L'exemple de l'affaire Fillon
Pour lui, "l'exemple le plus fort, c'est l'affaire Fillon", avec une mise en cause par les juges du candidat à la présidentielle pour des soupçons d'emplois fictifs. "Pour la première fois, la justice s'est invitée dans une campagne présidentielle et peut-être, dit-on, que s'il n'avait pas eu la formule 'Qui imagine le général de Gaulle mis en examen ?' [avant le déclenchement de l'affaire en janvier 2017, NDLR] et ne s'était pas retrouvé mis en examen, l'histoire aurait été différente."
Dans ce rapport de forces, l'institution judiciaire s'est renforcée en traitant plus spécifiquement les délits commis par les politiques. "On a quand même créé une justice spécifique, avec le parquet national financier, qui est consacrée avec des vrais moyens, à combattre la délinquance en col blanc", assure Olivier Pardo. C'est d'ailleurs ce même parquet national financier qui avait requis un procès pour le couple.

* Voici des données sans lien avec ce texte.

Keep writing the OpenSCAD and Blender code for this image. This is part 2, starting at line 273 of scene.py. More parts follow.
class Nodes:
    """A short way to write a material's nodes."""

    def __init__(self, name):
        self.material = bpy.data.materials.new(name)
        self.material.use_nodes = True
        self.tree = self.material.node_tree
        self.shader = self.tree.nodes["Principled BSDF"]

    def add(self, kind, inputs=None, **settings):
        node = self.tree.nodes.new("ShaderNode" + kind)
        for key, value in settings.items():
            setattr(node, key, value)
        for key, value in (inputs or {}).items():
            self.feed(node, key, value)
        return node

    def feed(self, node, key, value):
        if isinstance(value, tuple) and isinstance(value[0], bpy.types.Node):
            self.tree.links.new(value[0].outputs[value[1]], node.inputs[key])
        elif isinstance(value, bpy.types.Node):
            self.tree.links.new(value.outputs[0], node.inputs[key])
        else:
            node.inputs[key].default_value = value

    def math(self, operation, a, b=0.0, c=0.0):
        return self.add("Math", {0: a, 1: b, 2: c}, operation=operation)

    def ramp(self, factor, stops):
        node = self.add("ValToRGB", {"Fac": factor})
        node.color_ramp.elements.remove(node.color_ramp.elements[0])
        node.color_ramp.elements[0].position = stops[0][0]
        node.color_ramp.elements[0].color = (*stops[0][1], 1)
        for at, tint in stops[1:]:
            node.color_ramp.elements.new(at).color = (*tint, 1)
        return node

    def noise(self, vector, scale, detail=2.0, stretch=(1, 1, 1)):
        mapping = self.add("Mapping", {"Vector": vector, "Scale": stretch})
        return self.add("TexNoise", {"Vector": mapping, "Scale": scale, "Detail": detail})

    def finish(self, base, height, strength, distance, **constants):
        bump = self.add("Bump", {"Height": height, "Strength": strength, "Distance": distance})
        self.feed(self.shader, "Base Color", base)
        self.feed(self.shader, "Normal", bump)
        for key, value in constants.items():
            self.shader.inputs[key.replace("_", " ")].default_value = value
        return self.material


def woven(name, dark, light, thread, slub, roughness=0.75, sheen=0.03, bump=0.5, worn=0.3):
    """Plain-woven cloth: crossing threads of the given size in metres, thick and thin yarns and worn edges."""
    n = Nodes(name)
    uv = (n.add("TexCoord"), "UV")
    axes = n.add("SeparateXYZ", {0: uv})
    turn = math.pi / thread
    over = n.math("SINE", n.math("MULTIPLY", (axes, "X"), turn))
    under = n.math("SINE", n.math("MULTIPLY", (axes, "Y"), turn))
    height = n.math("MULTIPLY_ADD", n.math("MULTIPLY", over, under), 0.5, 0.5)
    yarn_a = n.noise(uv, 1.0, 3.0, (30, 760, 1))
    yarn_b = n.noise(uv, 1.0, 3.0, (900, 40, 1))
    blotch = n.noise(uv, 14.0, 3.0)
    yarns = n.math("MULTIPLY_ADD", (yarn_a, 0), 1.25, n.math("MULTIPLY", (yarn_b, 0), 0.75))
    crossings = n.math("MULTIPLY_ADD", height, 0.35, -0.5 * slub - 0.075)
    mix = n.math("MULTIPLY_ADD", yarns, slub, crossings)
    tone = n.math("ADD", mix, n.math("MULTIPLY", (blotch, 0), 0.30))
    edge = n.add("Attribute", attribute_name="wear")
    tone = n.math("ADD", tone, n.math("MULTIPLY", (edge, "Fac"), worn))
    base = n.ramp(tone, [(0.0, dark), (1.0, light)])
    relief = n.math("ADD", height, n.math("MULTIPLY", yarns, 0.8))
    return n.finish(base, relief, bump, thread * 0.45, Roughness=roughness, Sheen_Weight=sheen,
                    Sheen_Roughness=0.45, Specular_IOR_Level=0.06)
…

"On est dans un domaine très spécifique. Lorsque vous devez enquêter sur des montages internationaux, c'est très complexe. Il y a des magistrats spécialisés, des assistants de justice qui vont aider les magistrats", raconte Patrick Maisonneuve, avocat au barreau de Paris qui a notamment défendu Christine Lagarde et publié Justice et politique : le couple infernal aux éditions Plon en 2015.
Voilà pour la manière de conduire une enquête. Mais dans les tribunaux, l'étau s'est aussi resserré sur les responsables politiques. "Ça fait plus de 20 ans que je suis confronté aux affaires politico-judiciaires et je constate qu'aujourd'hui les magistrats sont beaucoup plus rigoureux", affirme Patrick Maisonneuve. "La peine d'inéligibilité est quasi-systématique dans les réquisitions du parquet et dans les décisions des juridictions. Aucun élu qui comparaît devant un tribunal n'y échappe. Les peines d'emprisonnement ferme, ça commence. Ce n'est pas rare, ce sont des sanctions prononcées."

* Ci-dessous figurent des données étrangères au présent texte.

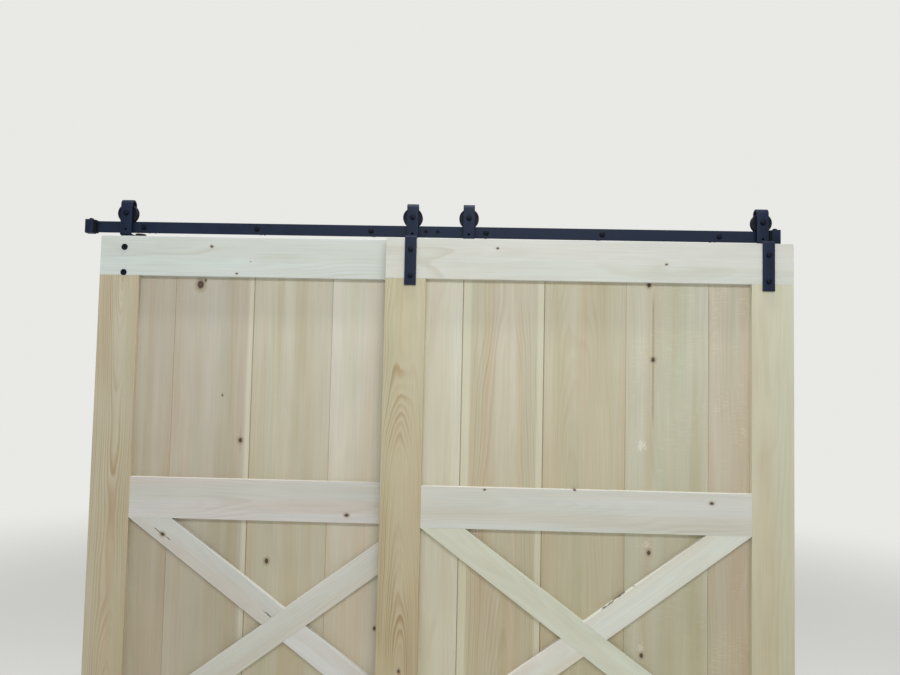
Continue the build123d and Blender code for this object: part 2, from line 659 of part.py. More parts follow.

Pour les avocats invités sur notre antenne, c'est là le symbole de la prise en compte d'une fonction particulière aux yeux des citoyens. "Quand les procureurs prennent la parole, ils sont en mission", avance Olivier Pardo. "Aujourd'hui, il y a la volonté d'être particulièrement dur avec ceux qui ont des responsabilités. Vous avez des réquisitions terribles."
Des responsables politiques "médiapartisés"

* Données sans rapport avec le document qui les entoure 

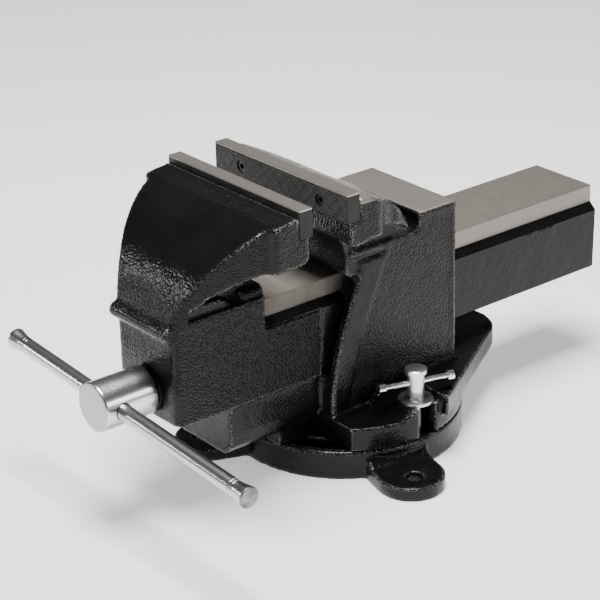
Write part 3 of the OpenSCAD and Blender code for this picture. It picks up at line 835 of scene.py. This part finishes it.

Comment expliquer cette exigence poussée d'exemplarité, alors même que les politiques sont des justiciables comme les autres, hormis le président de la République ? Le regard des citoyens, avec une transparence accrue demandée pour les procédures, est sans aucun doute décisif. "On sent bien que quelque chose bouge et qu'il y a une prise en compte de ce qui est l'opinion", confirme Olivier Pardo.
Cela oblige les avocats à s'adapter à cette nouvelle relation. "Aujourd'hui, la communication est omniprésente, on n'a pas le choix de communiquer", concède Patrick Maisonneuve. "La communication intervient de plus en plus en amont. Je dis qu'avant d'être gardé à vue, vous êtes médiapartisé", comme si les enquêtes du média en ligne, comme celle d'autres organes de presse, avaient contribué à fragiliser les responsables politiques avant d'affronter une justice de plus en plus exigeante.